We also doubt that increased use of informal reviews will do much to address the problem of OIRA delay during the formal review—there is at least no evidence that it will have this effect given the fact that these informal reviews by OIRA are already occurring without any apparent limit. At the same time, this extended OIRA influence into earlier and earlier stages of agency rulemakings will further undermine the legitimacy and scientific integrity of the resulting rules.
And on the issue of “clock-stopping” we note:
We oppose any recommendation that would allow OIRA to “stop the clock” on the review during the period in which it is waiting for any agency response to its feedback on a draft rule undergoing review.
Implementing this recommendation has no basis in Executive Order 12866 and may perversely lead to even more extensive and nontransparent interventions into agency rulemakings by OIRA. In particular, this recommendation might encourage OIRA to inundate agencies with even more comments and burdensome analysis requests than it does currently. Because the clock would be stopped while agencies are responding to these comments and requests, this tactic would enable OIRA to significantly increase review times. The difficulty of responding to these comments and requests might also induce agencies to accept changes to their draft rules that they might not otherwise accept.

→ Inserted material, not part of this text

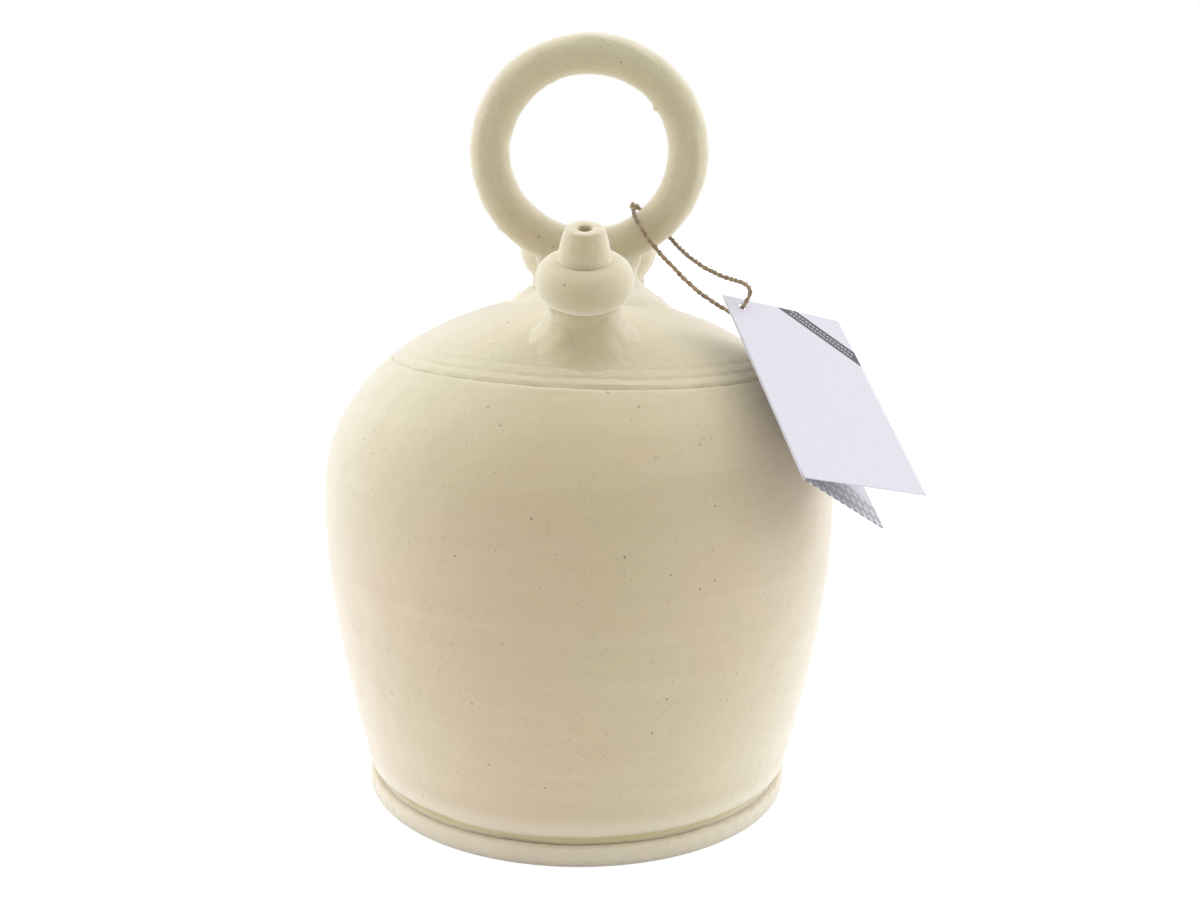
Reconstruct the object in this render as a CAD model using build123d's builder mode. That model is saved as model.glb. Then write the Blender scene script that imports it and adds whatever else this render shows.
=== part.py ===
from build123d import *
import os
from math import cos, pi, radians, sin, tan

# A bell-shaped water jug of unglazed clay: a thrown body on a foot, a ring handle on its crown,
# a drinking spout in front (-Y), a filling mouth behind (+Y), and a folded card on a loop of twine.
# Millimetres, +Z up, origin on the floor under the body's axis.

# Thrown body
belly_radius = 100.0
crown_height = 198.5
wall = 7.0
# Height of the seam as a share of the crown height
seam_share = 0.8685
seam_tilt = 1.56
# Height as a share of the crown height, radius as a share of the belly radius
wall_shares = ((0.30, 0.947), (0.565, 1.0), (0.709, 0.974), (0.80, 0.882), (0.90, 0.672), (0.976, 0.33))
# How straight the wall leaves the foot, as sideways run to rise
wall_lean_share = 0.24
inset_steps = 18

# Foot, and the groove between it and the wall
foot_radius = 84.6
foot_height = 8.3
heel_radius = 3.0
foot_edge_radius = 0.5
groove_inset = 3.6
groove_gap = 1.1
wall_nose = 2.8
wall_setback = 0.2

# Turned lines on the shoulder, the lowest over the seam
line_width = 1.1
line_depth = 0.55
line_pitch = 2.8
line_count = 3

# Ring handle: an oval ring of round section that stands across the jug
ring_half_width = 37.9
ring_half_height = 36.4
ring_tube_radius = 7.65
ring_offset = 3.1
ring_lift = 9.7

# Clay pad under the ring: each station's height, half width and half depth as shares of these three.
# Below the crown, the height is a share of the crown's fall out to the pad's toe.
pad_half_width = 19.3
pad_half_depth = 9.4
pad_rise = 16.9
pad_shares = (
    (-1.05, 1.78, 2.60),
    (-0.26, 1.50, 2.10),
    (0.10, 1.24, 1.55),
    (0.27, 1.06, 1.15),
    (0.46, 1.00, 1.00),
    (0.73, 1.05, 0.84),
    (1.00, 1.13, 0.68),
)

# Drinking spout: neck, bulb and nozzle on one leaning axis
spout_offset = 1.5
# How far out the spout and the mouth sit, as shares of the belly radius
spout_reach_share = 0.5
mouth_reach_share = 0.4
spout_lean = 21.0
neck_radius = 12.6
neck_length = 13.9
neck_bore_radius = 6.5
bulb_radius = 17.4
bulb_bottom_radius = 12.9
bulb_top_radius = 10.1
bulb_lower_height = 7.7
bulb_upper_height = 7.6
bulb_wall = 5.0
nozzle_base_radius = 9.7
nozzle_rim_radius = 6.8
nozzle_length = 11.7
nozzle_swell = 0.35
nozzle_edge_radius = 1.5
nozzle_hole_radius = 2.5
nozzle_hole_length = 7.0
nozzle_inlet_radius = 4.0

# Filling mouth: a flared cup on a short neck
mouth_offset = 3.6
mouth_lean = 12.0
mouth_neck_radius = 23.3
mouth_neck_top = 11.5
mouth_rim_radius = 28.9
mouth_rim_height = 24.6
mouth_swell = 1.5
mouth_edge_radius = 2.0
mouth_bore_radius = 17.5
mouth_bore_top = 13.0
mouth_throat_radius = 24.6
mouth_throat_swell = 1.2

# Clay smeared round the feet of the spout and the mouth
spout_lute_reach = 13.5
spout_lute_height = 12.4
mouth_lute_reach = 9.0
mouth_lute_height = 8.0
# Depth of each toe, as a share of the crown's fall from the seat out to the toe
spout_toe_share = 0.622
mouth_toe_share = 0.654

# Card: two leaves folded along one edge, hung by a hole near the fold
card_width = 55.0
card_height = 85.0
card_thickness = 0.4
card_facing = -46.55
card_rise = 47.7
card_roll = -18.6
card_opening = 20.5
card_hole_radius = 1.75
card_hole_in = 6.6
card_hole_down = 4.25
card_fold_gap = 0.3
card_hole_point = (59.1, -36.5, 196.9)

# Twine, as points chosen by hand along its route: from the knot over the front of the ring, down
# behind the card, through its holes, up over its top edge and back behind the ring to the knot
twine_radius = 0.85
twine_points = (
    (20.2, -1.4, 231.3),
    (20.1, -6.6, 229.6),
    (22.8, -10.2, 224.2),
    (28.5, -12.9, 216.4),
    (34.2, -16.8, 210.5),
    (41.4, -22.6, 203.2),
    (48.0, -28.6, 198.4),
    (53.4, -32.8, 195.4),
    (57.1, -34.6, 193.3),
    (60.6, -38.3, 199.2),
    (61.9, -38.3, 202.8),
    (59.9, -34.2, 205.4),
    (54.6, -25.8, 206.2),
    (47.0, -16.6, 209.3),
    (39.9, -6.2, 214.4),
    (35.8, 2.4, 219.0),
    (32.6, 8.6, 222.4),
    (26.4, 9.9, 227.6),
    (22.3, 5.9, 231.4),
    (21.0, 1.4, 232.0),
)
run_share = 0.45
knot_radius = 2.1
knot_point = (20.4, 0.1, 231.7)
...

ACUS’ unique mission enables it to be a highly critical voice in discussions about the efficiency and effectiveness of the rule-making process, vital to ensuring public protections. We are pleased that ACUS is taking on the critical task of addressing the delays that OIRA review often introduces into the rulemaking process—delays that deny people and the environment adequate safeguards. But, we found many of the recommendations fell short, because they would not help reduce unwarranted delays and because they were inconsistent with the letter and spirit of Executive Order 12866. In our comments, we hope to map out a better path forward for reducing delays while ensuring that OIRA adheres to the modest clearance role that Executive Order 12866 sets out for it.